# please tell me what to do with all this equipment!



## Skull FarmeR (Oct 5, 2009)

so i picked up this 150 gal. tank, and now i have all these pumps n stuff and i have no clue what to do with them, or where they go... i will list the equipment which came with... please give me as in depth of an explanation as you can for any equipment you recognize... thanks!

rio powerhead 1400
powerhead 402
tetratech UV clarifier
quietone 1200
fluval fx5 (i think i have this one figured out... but still any info would be great)


----------



## orion (May 31, 2009)

you can send them to me or i can come and pick them up one or the other


----------



## little dutch (Sep 22, 2009)

well, the powerheads are for water movement, and since you are running a fluval filter instead of under gravel, they can be stuck to the side of the tank (they should have suction cups). For freshwater I try to keep the powerheads high for surface action.

Your UV clarifier will go on the return line of your canister filter (the fluval) I believe. It it supposed to kill bacteria and such in the tank using UV.

The quiettone 1200 is a pump, probably for powering your canister filter (the fluval). 

That help some? or was it what you already knew?


----------



## susankat (Nov 15, 2008)

Fx5 dont require anything to power it.
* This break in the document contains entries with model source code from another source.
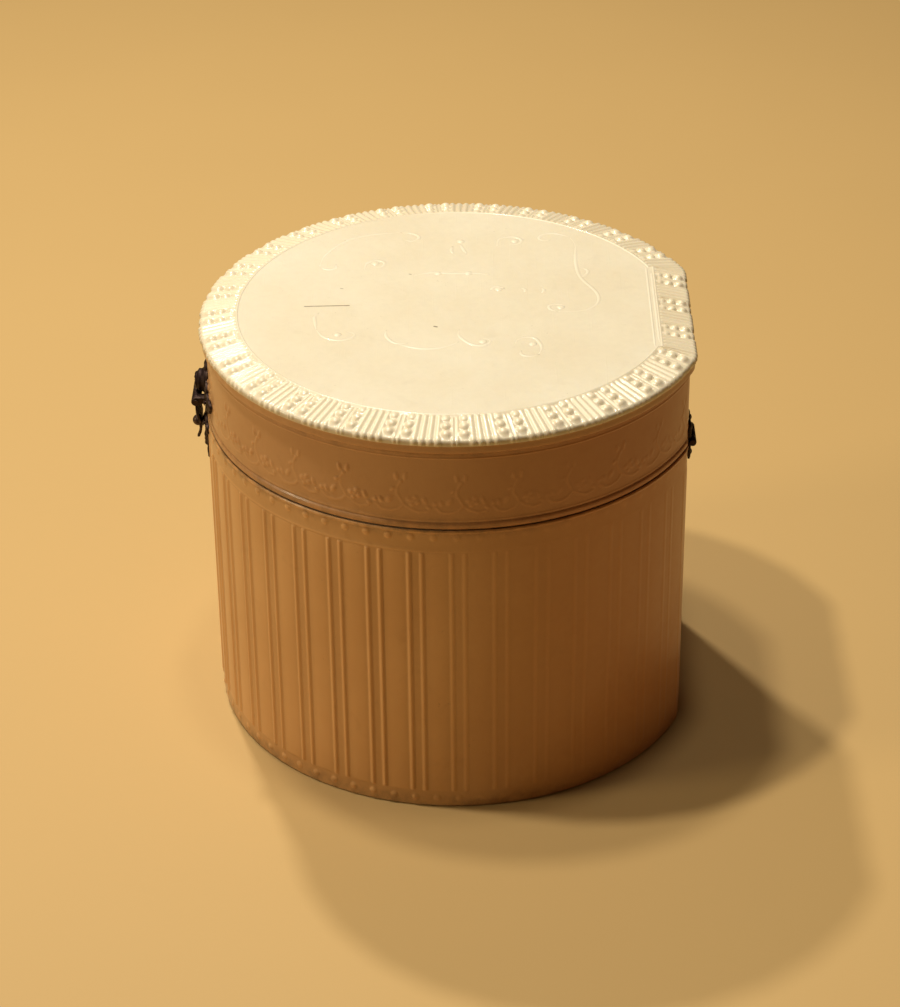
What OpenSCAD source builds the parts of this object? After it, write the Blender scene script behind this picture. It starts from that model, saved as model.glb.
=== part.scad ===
/* [Box] */
// Diameter over the rolled rim of the lid
rim_d = 150; // [147:0.5:153]
// Distance from the box's axis to the flat back of the rim
rim_flat = 69.8; // [69.3:0.1:70.5]
// Radius that rounds the two corners of the flat back
corner_r = 12; // [8:0.5:16]
// Height of the joint line between the body and the lid
seam_z = 95.6; // [92:0.2:110]
// Height from the joint line to the edge of the lid's top
lid_h = 29.3; // [28.5:0.1:34]
// Height of the lid's raised centre above its edge
crown_h = 2.5; // [2:0.1:3]
// Width of the sloping border round the lid's top
border_w = 11; // [9:0.5:13]

/* [Walls] */
// Thickness of the pasteboard walls and discs
board_t = 2.4; // [2.2:0.1:2.6]
// Thickness of the celluloid sheet
skin_t = 0.5; // [0.4:0.05:0.6]
// Thickness of the lining
lining_t = 0.5; // [0.4:0.05:0.6]
// Height of the rolled rim's side
rim_h = 4.4; // [4.2:0.1:4.8]
// Thickness of the pad on the floor
floor_pad_h = 4.5; // [3:0.5:7]
// Thickness of the pad inside the lid
lid_pad_h = 3.9; // [3:0.1:5]

/* [Hinges] */
// Distance of each hinge's middle from the box's middle
hinge_x = 20.5; // [12:0.5:20.5]
// Width of each hinge
hinge_w = 10; // [9:0.5:10]
// Height of one leaf, measured from the hinge's axis
leaf_h = 6.4; // [5.8:0.1:8]
// Radius of the hinge's barrel
barrel_r = 1.15; // [1.1:0.05:1.2]

/* [Clasp] */
// Height of the hasp's pivot above the joint line
hasp_pivot_h = 3.4; // [3.3:0.1:3.6]
// Height of the hasp, from its pivot to the tip of its tail
hasp_len = 15.1; // [14.5:0.1:15.5]
// Radius of the ball that the hasp is lifted by
knob_r = 1.7; // [1.5:0.1:1.8]

/* [Hidden] */

$fn = 96;
glue = 0.05;                          // gap that glue or paste fills
rim_r = rim_d / 2;
lid_r = rim_r - 1.8;                  // outside of the lid's band
body_r = rim_r - 1.3;                 // outside of the body's cover
wall_flat = rim_flat - 1.7;           // flat back of the body and of the lid's band
least_corner = 0.4;                   // smallest corner radius of an inner layer
edge_z = seam_z + lid_h;              // edge of the lid's top
top_z = edge_z + crown_h;
rim_z = edge_z - rim_h;               // underside of the rolled rim
seam_gap = 0.3;
body_top = seam_z - seam_gap / 2;
lid_bottom = seam_z + seam_gap / 2;
border_flat_w = border_w - 1.3;       // the border is narrower along the flat back

board_in = skin_t + glue;             // depth of the board under the celluloid
lining_in = board_in + board_t + glue;
inside_in = lining_in + lining_t;
pad_gap = 0.3;
roll_in = board_in + 0.75;            // depth of the board in the rolled rim

paper_h = 0.4;
base_z = paper_h + glue;
floor_z = base_z + board_t;
shelf_z = rim_z + skin_t + glue;      // underside of the lid's board
crown_z = shelf_z + board_t - 0.2 + glue;
bead_h = 2.1;                         // raised bead along the lid's lower edge
bead_out = 0.6;

axis_y = wall_flat + 0.1 + barrel_r;
leaf_t = 0.8;
leaf_gap = 0.05;                      // leaf to wall
knuckle_gap = 0.15;
pin_r = 0.6;
pin_play = 0.05;                      // running clearance of the hinge pins
lid_knuckle_w = 3.5;
pin_head_r = 0.95;
pin_head_h = 0.4;
nail_r = 0.5;
nail_play = 0.02;
nail_head_r = 0.95;
nail_head_h = 0.45;
nail_dome_r = 1.25;
nail_deep = 2.7;                      // how far a nail goes into the wall
leaf_nail_x = 2.7;
leaf_nail_z = 4.2;

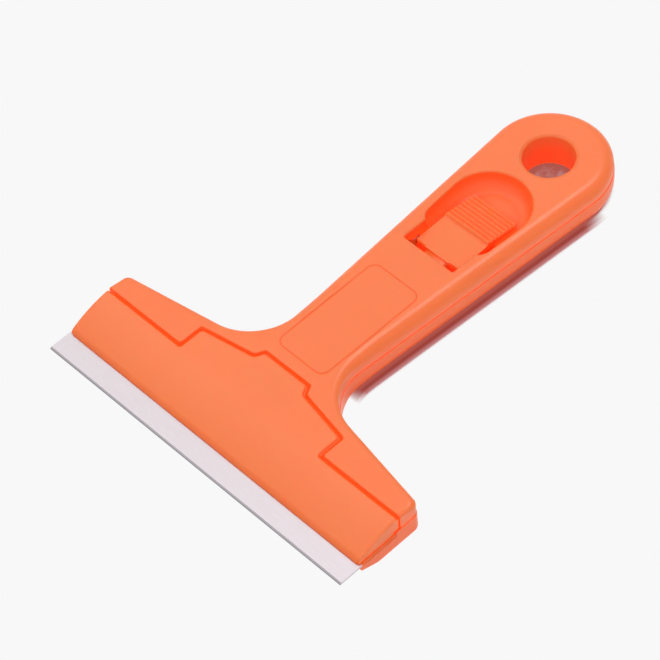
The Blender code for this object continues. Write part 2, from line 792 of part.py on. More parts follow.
def add_hinge_lugs(shell):
    stop_in = PIN_LENGTH / 2 + CLEARANCE
    for side in (-1, 1):
        lug = rod("lug_%d" % side, LUG_WIDTH / 2, side * LUG_HALF, KNUCKLE_RADIUS)
        foot = block("lug_foot_%d" % side,
                     (side * LUG_HALF - LUG_WIDTH / 2, along(PIN_PLACE - KNUCKLE_RADIUS),
                      FLOOR_WALL / 2),
                     (side * LUG_HALF + LUG_WIDTH / 2, along(PIN_PLACE + KNUCKLE_RADIUS),
                      PIN_HEIGHT))
        join(lug, foot)
        join(shell, lug)
        low_x = min(side * stop_in, side * (stop_in + PIN_STOP_WALL))
        stop = block("pin_stop_%d" % side,
                     (low_x, along(PIN_PLACE - KNUCKLE_RADIUS), FLOOR_WALL / 2),
                     (low_x + PIN_STOP_WALL, along(PIN_PLACE + KNUCKLE_RADIUS),
                      PIN_HEIGHT + PIN_RADIUS))
        join(shell, stop)
    cut(shell, rod("pin_bore", stop_in - CLEARANCE / 2, 0, BORE_RADIUS))


def add_detent_posts(shell):
    """A slotted post each side holds the fixed end of a detent spring."""
    slot_half = DETENT_THICKNESS / 2 + CLEARANCE
    for side in (-1, 1):
        middle = side * DETENT_HALF
        holder = block("detent_post_%d" % side,
                       (middle - slot_half - BOSS_WALL, along(DETENT_FRONT - BOSS_WALL),
                        FLOOR_WALL / 2),
                       (middle + slot_half + BOSS_WALL, along(DETENT_FRONT + DETENT_POST_LENGTH),
                        DETENT_TOP))
        slit = block("detent_slit_%d" % side,
                     (middle - slot_half, along(DETENT_FRONT - CLEARANCE),
                      DETENT_LOW - CLEARANCE),
                     (middle + slot_half, along(DETENT_FRONT + 2 * DETENT_POST_LENGTH),
                      BODY_THICKNESS))
        cut(holder, slit)
        join(shell, holder)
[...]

It can be used for running airstones if you want to go that route.


----------



## Skull FarmeR (Oct 5, 2009)

that definitely helps! thanks alot! but... the fluval has a built in pump, so now i seem to have an extra pump and tons of miscellaneous tubing...


----------



## aspects (Feb 22, 2009)

The rio 14 might have been used to power the UV


----------



## susankat (Nov 15, 2008)

Thats true, since there is so many types of uv filters, inline, submersable and those powered by the powerhead.


----------



## aspects (Feb 22, 2009)

Depending on how it was set up, that would account for the powerhead and extra tubing.
Powerhead in tank > tube to UV intake > UV > tube from UV return back into the tank. 

There's also the possibility that he was running a sump, where the pump would have doubled as the return from the sump.


----------



## beaslbob (May 29, 2009)

If you absolutely want to and have to use all that equipment then fine.

But you can setup a simple planted tank and use none of it. 

Well hopefully you also got some lights also. 

my .02


----------